[START OF STORED DATA]

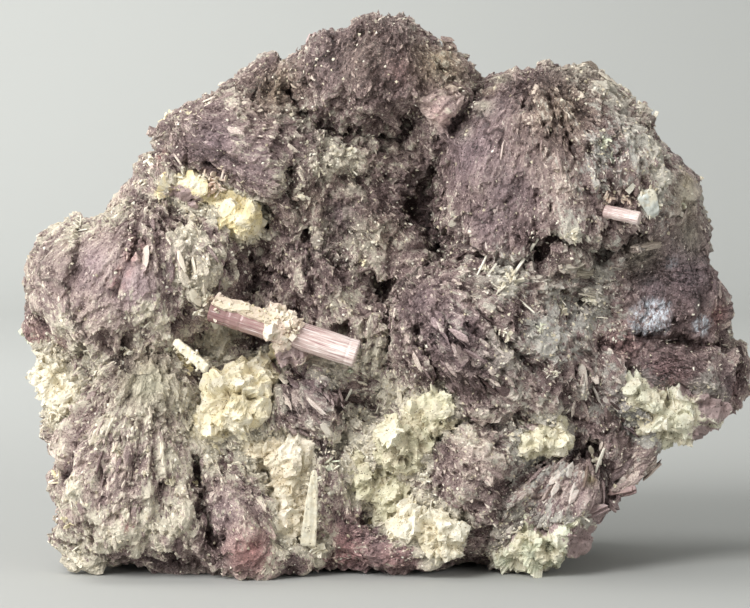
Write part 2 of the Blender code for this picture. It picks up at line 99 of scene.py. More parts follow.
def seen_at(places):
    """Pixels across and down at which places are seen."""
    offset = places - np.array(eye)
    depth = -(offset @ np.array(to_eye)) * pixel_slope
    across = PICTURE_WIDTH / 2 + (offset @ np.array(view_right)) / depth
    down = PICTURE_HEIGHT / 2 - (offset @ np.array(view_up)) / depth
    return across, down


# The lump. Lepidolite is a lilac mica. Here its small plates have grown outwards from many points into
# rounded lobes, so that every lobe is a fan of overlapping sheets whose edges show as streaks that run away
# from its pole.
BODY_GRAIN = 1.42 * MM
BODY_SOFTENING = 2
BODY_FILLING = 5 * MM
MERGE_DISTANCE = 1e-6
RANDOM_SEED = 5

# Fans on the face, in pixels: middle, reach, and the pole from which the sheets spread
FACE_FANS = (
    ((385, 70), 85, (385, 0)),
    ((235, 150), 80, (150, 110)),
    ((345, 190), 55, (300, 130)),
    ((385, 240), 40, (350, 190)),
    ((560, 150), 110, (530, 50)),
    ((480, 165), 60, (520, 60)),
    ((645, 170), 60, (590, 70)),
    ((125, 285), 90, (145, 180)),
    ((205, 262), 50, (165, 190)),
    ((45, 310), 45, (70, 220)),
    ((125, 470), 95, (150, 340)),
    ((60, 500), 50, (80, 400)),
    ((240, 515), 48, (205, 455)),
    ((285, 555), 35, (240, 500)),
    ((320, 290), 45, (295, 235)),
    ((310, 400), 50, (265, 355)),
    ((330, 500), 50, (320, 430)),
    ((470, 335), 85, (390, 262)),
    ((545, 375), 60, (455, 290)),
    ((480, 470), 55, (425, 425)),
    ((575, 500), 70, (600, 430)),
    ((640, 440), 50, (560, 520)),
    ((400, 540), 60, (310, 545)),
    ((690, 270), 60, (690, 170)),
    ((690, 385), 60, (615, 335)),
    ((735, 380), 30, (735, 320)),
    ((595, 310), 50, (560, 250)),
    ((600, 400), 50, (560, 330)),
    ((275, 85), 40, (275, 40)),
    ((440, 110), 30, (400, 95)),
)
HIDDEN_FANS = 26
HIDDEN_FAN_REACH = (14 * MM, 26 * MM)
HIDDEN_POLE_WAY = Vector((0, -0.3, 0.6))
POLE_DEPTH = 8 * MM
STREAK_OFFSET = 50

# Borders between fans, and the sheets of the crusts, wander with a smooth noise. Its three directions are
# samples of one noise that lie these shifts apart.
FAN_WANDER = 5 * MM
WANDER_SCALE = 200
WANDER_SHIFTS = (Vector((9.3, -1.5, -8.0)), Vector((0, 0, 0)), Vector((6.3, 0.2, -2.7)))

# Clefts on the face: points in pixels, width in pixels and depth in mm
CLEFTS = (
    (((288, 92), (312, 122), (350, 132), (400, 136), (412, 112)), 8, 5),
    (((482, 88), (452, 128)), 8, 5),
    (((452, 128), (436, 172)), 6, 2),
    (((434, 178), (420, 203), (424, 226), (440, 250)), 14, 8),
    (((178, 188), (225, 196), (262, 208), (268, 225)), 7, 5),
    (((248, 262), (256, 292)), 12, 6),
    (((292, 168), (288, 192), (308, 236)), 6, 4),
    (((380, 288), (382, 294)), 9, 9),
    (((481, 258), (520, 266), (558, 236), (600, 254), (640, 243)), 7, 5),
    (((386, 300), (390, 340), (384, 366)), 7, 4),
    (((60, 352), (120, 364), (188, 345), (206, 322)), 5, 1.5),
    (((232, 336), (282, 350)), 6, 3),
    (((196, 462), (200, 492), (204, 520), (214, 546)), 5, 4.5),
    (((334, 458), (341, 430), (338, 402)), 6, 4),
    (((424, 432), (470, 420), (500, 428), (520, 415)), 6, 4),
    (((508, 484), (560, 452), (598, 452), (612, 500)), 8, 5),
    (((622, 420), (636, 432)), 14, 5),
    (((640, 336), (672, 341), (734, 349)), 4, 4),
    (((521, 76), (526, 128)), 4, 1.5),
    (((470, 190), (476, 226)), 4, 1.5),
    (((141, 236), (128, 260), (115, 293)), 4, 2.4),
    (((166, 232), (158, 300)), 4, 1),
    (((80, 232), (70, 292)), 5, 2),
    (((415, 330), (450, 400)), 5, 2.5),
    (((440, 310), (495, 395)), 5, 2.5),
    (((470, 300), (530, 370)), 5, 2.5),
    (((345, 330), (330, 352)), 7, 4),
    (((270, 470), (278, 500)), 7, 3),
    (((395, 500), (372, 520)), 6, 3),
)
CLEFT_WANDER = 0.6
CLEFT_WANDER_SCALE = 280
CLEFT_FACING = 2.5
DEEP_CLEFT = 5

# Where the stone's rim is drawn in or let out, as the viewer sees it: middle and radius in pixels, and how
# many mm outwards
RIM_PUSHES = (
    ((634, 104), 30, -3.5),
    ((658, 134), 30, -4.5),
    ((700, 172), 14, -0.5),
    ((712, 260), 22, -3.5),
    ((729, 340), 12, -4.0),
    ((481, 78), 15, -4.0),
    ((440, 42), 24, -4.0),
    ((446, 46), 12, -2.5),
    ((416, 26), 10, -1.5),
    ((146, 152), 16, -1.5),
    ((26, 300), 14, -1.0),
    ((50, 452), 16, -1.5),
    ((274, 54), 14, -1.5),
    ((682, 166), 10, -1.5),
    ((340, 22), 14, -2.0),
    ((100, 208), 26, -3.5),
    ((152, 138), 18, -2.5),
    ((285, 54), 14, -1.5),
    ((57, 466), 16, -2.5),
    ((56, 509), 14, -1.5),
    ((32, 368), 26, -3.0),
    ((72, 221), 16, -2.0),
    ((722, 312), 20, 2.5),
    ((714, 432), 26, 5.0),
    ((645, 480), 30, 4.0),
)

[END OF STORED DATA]

## JOB:
Quote the data above verbatim from its first line to the line that includes "STREAK_OFFSET = 50", with both boundary lines retained.

## OUTPUT OF THE EXERCISE:
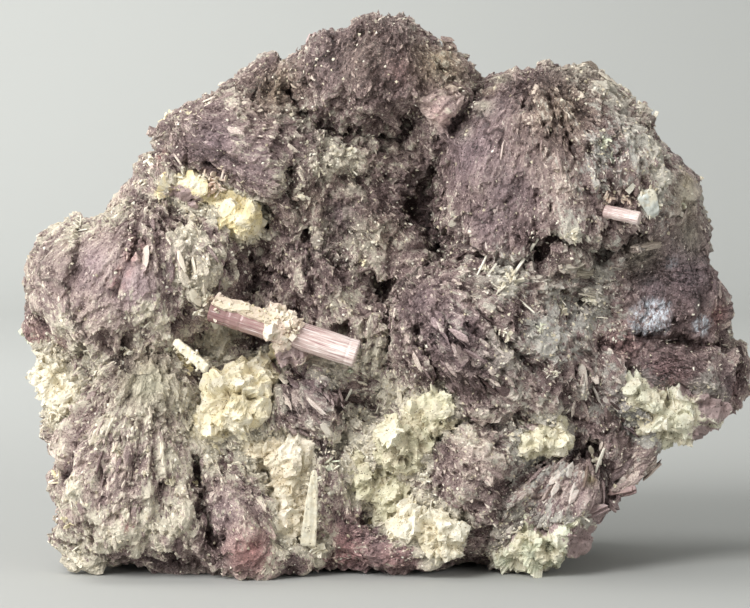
Write part 2 of the Blender code for this picture. It picks up at line 99 of scene.py. More parts follow.
def seen_at(places):
    """Pixels across and down at which places are seen."""
    offset = places - np.array(eye)
    depth = -(offset @ np.array(to_eye)) * pixel_slope
    across = PICTURE_WIDTH / 2 + (offset @ np.array(view_right)) / depth
    down = PICTURE_HEIGHT / 2 - (offset @ np.array(view_up)) / depth
    return across, down


# The lump. Lepidolite is a lilac mica. Here its small plates have grown outwards from many points into
# rounded lobes, so that every lobe is a fan of overlapping sheets whose edges show as streaks that run away
# from its pole.
BODY_GRAIN = 1.42 * MM
BODY_SOFTENING = 2
BODY_FILLING = 5 * MM
MERGE_DISTANCE = 1e-6
RANDOM_SEED = 5

# Fans on the face, in pixels: middle, reach, and the pole from which the sheets spread
FACE_FANS = (
    ((385, 70), 85, (385, 0)),
    ((235, 150), 80, (150, 110)),
    ((345, 190), 55, (300, 130)),
    ((385, 240), 40, (350, 190)),
    ((560, 150), 110, (530, 50)),
    ((480, 165), 60, (520, 60)),
    ((645, 170), 60, (590, 70)),
    ((125, 285), 90, (145, 180)),
    ((205, 262), 50, (165, 190)),
    ((45, 310), 45, (70, 220)),
    ((125, 470), 95, (150, 340)),
    ((60, 500), 50, (80, 400)),
    ((240, 515), 48, (205, 455)),
    ((285, 555), 35, (240, 500)),
    ((320, 290), 45, (295, 235)),
    ((310, 400), 50, (265, 355)),
    ((330, 500), 50, (320, 430)),
    ((470, 335), 85, (390, 262)),
    ((545, 375), 60, (455, 290)),
    ((480, 470), 55, (425, 425)),
    ((575, 500), 70, (600, 430)),
    ((640, 440), 50, (560, 520)),
    ((400, 540), 60, (310, 545)),
    ((690, 270), 60, (690, 170)),
    ((690, 385), 60, (615, 335)),
    ((735, 380), 30, (735, 320)),
    ((595, 310), 50, (560, 250)),
    ((600, 400), 50, (560, 330)),
    ((275, 85), 40, (275, 40)),
    ((440, 110), 30, (400, 95)),
)
HIDDEN_FANS = 26
HIDDEN_FAN_REACH = (14 * MM, 26 * MM)
HIDDEN_POLE_WAY = Vector((0, -0.3, 0.6))
POLE_DEPTH = 8 * MM
STREAK_OFFSET = 50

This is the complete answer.